Anyone here looked at the e bike builds using hubs with electric motors into front or rear wheels? This being a diverse group any experience.

https://www.amazon.com/Goplus-Conve...D=516%2BUIMM1jL&preST=_SY300_QL70_&dpSrc=srch


----------



## JOAT (Apr 9, 2010)

One guy in the reviews says he fried his. LOL Nah, I'll pass. If I wanted an electric bike I'd just cobble one together, for considerably less. But if I wanted a powered bike at all I'd get one of the little gas engine kits. If you to to the end of its range, it's a lot easier carrying a quart or two of gas then it is a quart of electricity. Costs less too. But I probably wouldn't buy a gas kit either, plenty easy to cobble a gas powered bike. However, if I were going to do it either way, I would either buy, or cobble, a trike, rather than just use a bike. Or, even better, a bike with a side car.

But if you want class too, then this is the only way to go.
https://www.tradebit.com/filedetail.php/275401725-mini-bike-plans-steam-bike


----------



## harrysin (Jan 15, 2007)

I friend of mine bought two bikes with motors in the hub WELL below new price on Gumtree and they worked perfectly but needed pedal help to get started.


----------



## JOAT (Apr 9, 2010)

JOAT said:


> But if you want class too, then this is the only way to go.
> https://www.tradebit.com/filedetail.php/275401725-mini-bike-plans-steam-bike


I knew I had seen that on-line, for free. It is in the May 1972 issue of Popular Mechanics. I have it saved, it is a PDF file, but my computer is acting up, again/still, and won't let the link post.


----------



## roofner (Aug 1, 2010)

Thanks for your replies. I was hoping some had already taken the plunge .


----------



## CharlesWebster (Nov 24, 2015)

I was just working on one of those a couple of weeks ago. It seems unnecessarily complex for the DIYer, and no matter how neat you are, having all that wiring tie-wrapped to the outside of your bike gets messy. And that package doesn't seem to include the battery (48V SLA I think) or charger.

I had little contact with the electronics, I was mostly concerned with getting the trike in rolling order again. Of the two I worked on, one had a broken on/off switch connection that didn't seem repairable so I bypassed it for testing.
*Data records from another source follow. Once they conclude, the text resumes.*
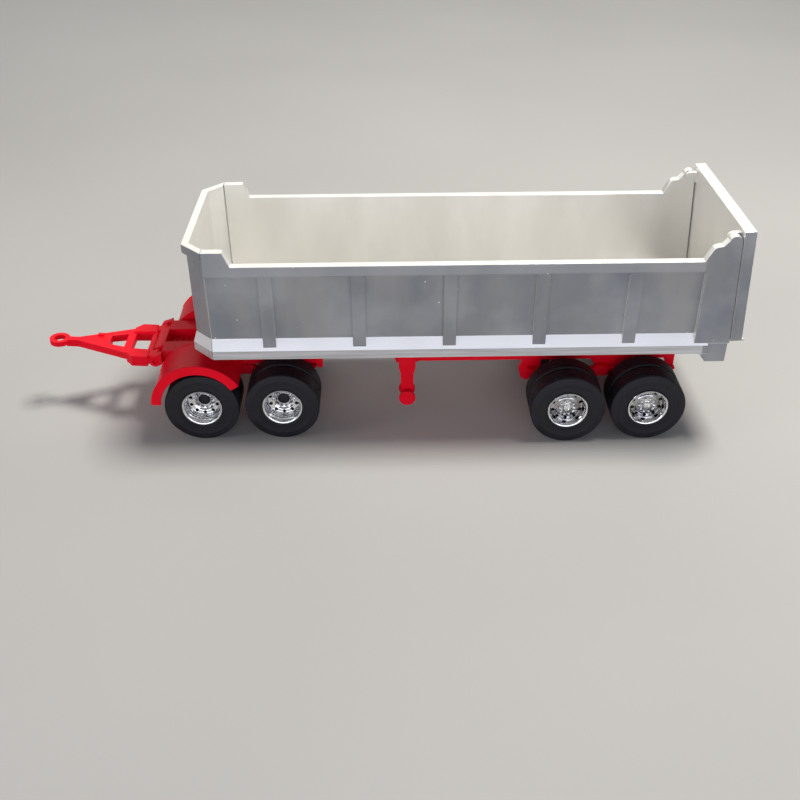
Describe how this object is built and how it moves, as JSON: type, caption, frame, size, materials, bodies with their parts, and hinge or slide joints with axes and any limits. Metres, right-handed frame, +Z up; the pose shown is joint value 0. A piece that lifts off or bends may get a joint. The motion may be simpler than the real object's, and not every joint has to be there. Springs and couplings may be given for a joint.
{
  "type": "toy dump trailer",
  "caption": "Scale-model dump trailer: open tipping bed with a top-hinged tailgate and hoist on a gooseneck frame, carried by dual wheels and a steered dolly with a drawbar.",
  "frame": {"origin": "on the ground under the middle of the trailer's overall length and width", "axes": "+X along the trailer towards the tailgate, the drawbar at -X; +Y towards the trailer's right-hand side; +Z up"},
  "size_m": [0.392, 0.1048, 0.1269],
  "materials": {
    "silver_plastic": "satin metallic grey moulded plastic with faint flow marks",
    "red_plastic": "glossy bright red moulded plastic",
    "chrome": "bright chrome plating",
    "tyre_rubber": "matte black soft vinyl"
  },
  "bodies": {
    "chassis": {"frame_rail_left": "red_plastic", "frame_rail_right": "red_plastic", "crossmember_mid": "red_plastic", "crossmember_rear": "red_plastic", "turntable_plate": "red_plastic", "kingpin": "red_plastic", "bed_hinge_pin": "red_plastic", "landing_leg_left": "red_plastic", "landing_leg_right": "red_plastic", "landing_brace": "red_plastic", "rear_spring_left": "red_plastic", "rear_spring_right": "red_plastic", "rear_axle_1": "red_plastic", "rear_axle_2": "red_plastic"},
    "dump_bed": {"bed_floor": "silver_plastic", "bed_bulkhead": "silver_plastic", "bed_side_left": "silver_plastic", "bed_side_right": "silver_plastic", "bed_rear_bolster": "silver_plastic", "hoist_bracket": "silver_plastic"},
    "tailgate": {"tailgate": "silver_plastic"},
    "dolly": {"dolly_frame": "red_plastic", "turntable_ring": "red_plastic", "fender_left": "red_plastic", "fender_right": "red_plastic", "dolly_spring_left": "red_plastic", "dolly_spring_right": "red_plastic", "dolly_axle_1": "red_plastic", "dolly_axle_2": "red_plastic", "drawbar_pin": "red_plastic"},
    "drawbar": {"drawbar": "red_plastic"},
    "hoist_barrel": {"hoist_barrel": "red_plastic"},
    "hoist_stage_1": {"hoist_stage_1": "chrome"},
    "hoist_stage_2": {"hoist_stage_2": "chrome"},
    "wheel_dolly_1_left": {"rim_dolly_1_left": "chrome", "tyre_outer_dolly_1_left": "tyre_rubber", "tyre_inner_dolly_1_left": "tyre_rubber"},
    "wheel_dolly_1_right": {"rim_dolly_1_right": "chrome", "tyre_outer_dolly_1_right": "tyre_rubber", "tyre_inner_dolly_1_right": "tyre_rubber"},
    "wheel_dolly_2_left": {"rim_dolly_2_left": "chrome", "tyre_outer_dolly_2_left": "tyre_rubber", "tyre_inner_dolly_2_left": "tyre_rubber"},
    "wheel_dolly_2_right": {"rim_dolly_2_right": "chrome", "tyre_outer_dolly_2_right": "tyre_rubber", "tyre_inner_dolly_2_right": "tyre_rubber"},
    "wheel_rear_1_left": {"rim_rear_1_left": "chrome", "tyre_outer_rear_1_left": "tyre_rubber", "tyre_inner_rear_1_left": "tyre_rubber"},
    "wheel_rear_1_right": {"rim_rear_1_right": "chrome", "tyre_outer_rear_1_right": "tyre_rubber", "tyre_inner_rear_1_right": "tyre_rubber"},
    "wheel_rear_2_left": {"rim_rear_2_left": "chrome", "tyre_outer_rear_2_left": "tyre_rubber", "tyre_inner_rear_2_left": "tyre_rubber"},
    "wheel_rear_2_right": {"rim_rear_2_right": "chrome", "tyre_outer_rear_2_right": "tyre_rubber", "tyre_inner_rear_2_right": "tyre_rubber"},
    "landing_wheels_left": {"landing_wheels_left": "red_plastic"},
    "landing_wheels_right": {"landing_wheels_right": "red_plastic"}
  },
  "joints": [
    {"name": "dump_tilt", "type": "hinge", "parent": "chassis", "child": "dump_bed", "pos_m": [0.17388, 0, 0.05], "axis": [0, 1, 0], "range_deg": [0, 45]},
    {"name": "tailgate_swing", "type": "hinge", "parent": "dump_bed", "child": "tailgate", "pos_m": [0.18168, 0, 0.121], "axis": [0, -1, 0], "range_deg": [0, 90]},
    {"name": "dolly_turn", "type": "hinge", "parent": "chassis", "child": "dolly", "pos_m": [-0.07942, 0, 0.045], "axis": [0, 0, 1], "range_deg": [-30, 30]},
    {"name": "drawbar_pitch", "type": "hinge", "parent": "dolly", "child": "drawbar", "pos_m": [-0.13062, 0, 0.038], "axis": [0, 1, 0], "range_deg": [-25, 20]},
    {"name": "hoist_tilt", "type": "hinge", "parent": "chassis", "child": "hoist_barrel", "pos_m": [0.08288, 0, 0.04], "axis": [0, 1, 0], "range_deg": [0, 70]},
    {"name": "hoist_stage_1_slide", "type": "slide", "parent": "hoist_barrel", "child": "hoist_stage_1", "axis": [-0.9907, 0, 0.1362], "range_m": [0, 0.0272]},
    {"name": "hoist_stage_2_slide", "type": "slide", "parent": "hoist_stage_1", "child": "hoist_stage_2", "axis": [-0.9907, 0, 0.1362], "range_m": [0, 0.0272]},
    {"name": "spin_dolly_1_left", "type": "hinge", "parent": "dolly", "child": "wheel_dolly_1_left", "pos_m": [-0.10212, 0, 0.021], "axis": [0, 1, 0], "continuous": true},
    {"name": "spin_dolly_1_right", "type": "hinge", "parent": "dolly", "child": "wheel_dolly_1_right", "pos_m": [-0.10212, 0, 0.021], "axis": [0, 1, 0], "continuous": true},
    {"name": "spin_dolly_2_left", "type": "hinge", "parent": "dolly", "child": "wheel_dolly_2_left", "pos_m": [-0.05672, 0, 0.021], "axis": [0, 1, 0], "continuous": true},
    {"name": "spin_dolly_2_right", "type": "hinge", "parent": "dolly", "child": "wheel_dolly_2_right", "pos_m": [-0.05672, 0, 0.021], "axis": [0, 1, 0], "continuous": true},
    {"name": "spin_rear_1_left", "type": "hinge", "parent": "chassis", "child": "wheel_rear_1_left", "pos_m": [0.10398, 0, 0.021], "axis": [0, 1, 0], "continuous": true},
    {"name": "spin_rear_1_right", "type": "hinge", "parent": "chassis", "child": "wheel_rear_1_right", "pos_m": [0.10398, 0, 0.021], "axis": [0, 1, 0], "continuous": true},
    {"name": "spin_rear_2_left", "type": "hinge", "parent": "chassis", "child": "wheel_rear_2_left", "pos_m": [0.14948, 0, 0.021], "axis": [0, 1, 0], "continuous": true},
    {"name": "spin_rear_2_right", "type": "hinge", "parent": "chassis", "child": "wheel_rear_2_right", "pos_m": [0.14948, 0, 0.021], "axis": [0, 1, 0], "continuous": true},
    {"name": "spin_landing_left", "type": "hinge", "parent": "chassis", "child": "landing_wheels_left", "pos_m": [0.01428, 0, 0.0163], "axis": [0, 1, 0], "continuous": true},
    {"name": "spin_landing_right", "type": "hinge", "parent": "chassis", "child": "landing_wheels_right", "pos_m": [0.01428, 0, 0.0163], "axis": [0, 1, 0], "continuous": true}
  ],
  "couplings": [
    {"joint": "hoist_tilt", "follows": "dump_tilt", "ratio": 1.548},
    {"joint": "hoist_stage_1_slide", "follows": "dump_tilt", "m_per_rad": 0.034423},
    {"joint": "hoist_stage_2_slide", "follows": "dump_tilt", "m_per_rad": 0.034423}
  ]
}
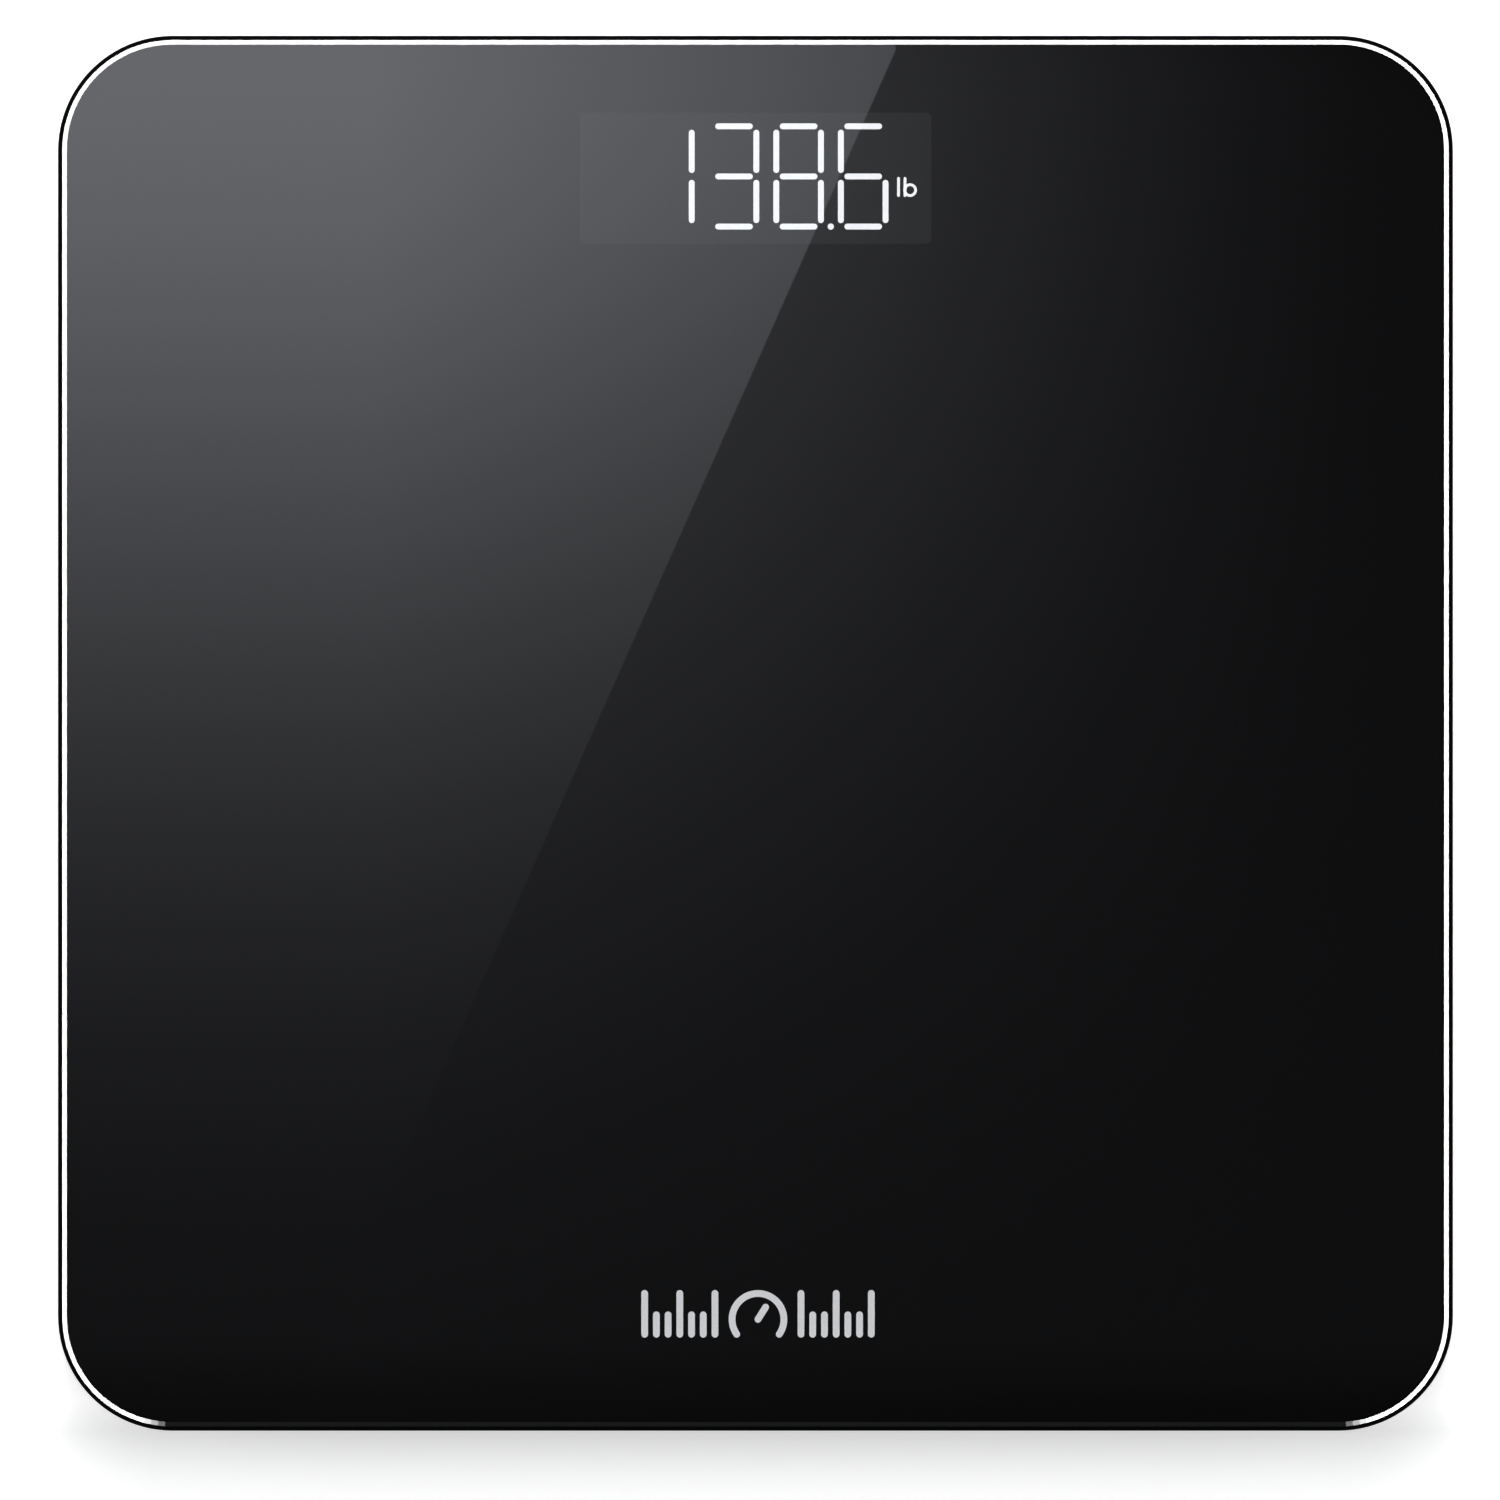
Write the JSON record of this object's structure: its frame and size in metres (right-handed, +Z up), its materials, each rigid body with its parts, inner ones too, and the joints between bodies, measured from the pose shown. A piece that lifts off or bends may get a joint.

The motor and related components seem durable, both the trikes I worked on had been sitting out in the So. Oregon weather for a couple of years.

HTH


----------



## roofner (Aug 1, 2010)

Thanks are you going to build you battery from ebikes battery building kits seems most economical I ordered the book from amazon. If your interested Charles I'll post what I find.


----------



## DesertRatTom (Jul 3, 2012)

Interesting. For anyone facing loss of vision to macular degeneration, an electric bike or trike could give you some freedom of movement, if you can stay off major streets.


----------



## lmgoodhair (Sep 24, 2019)

How did this turn out?


----------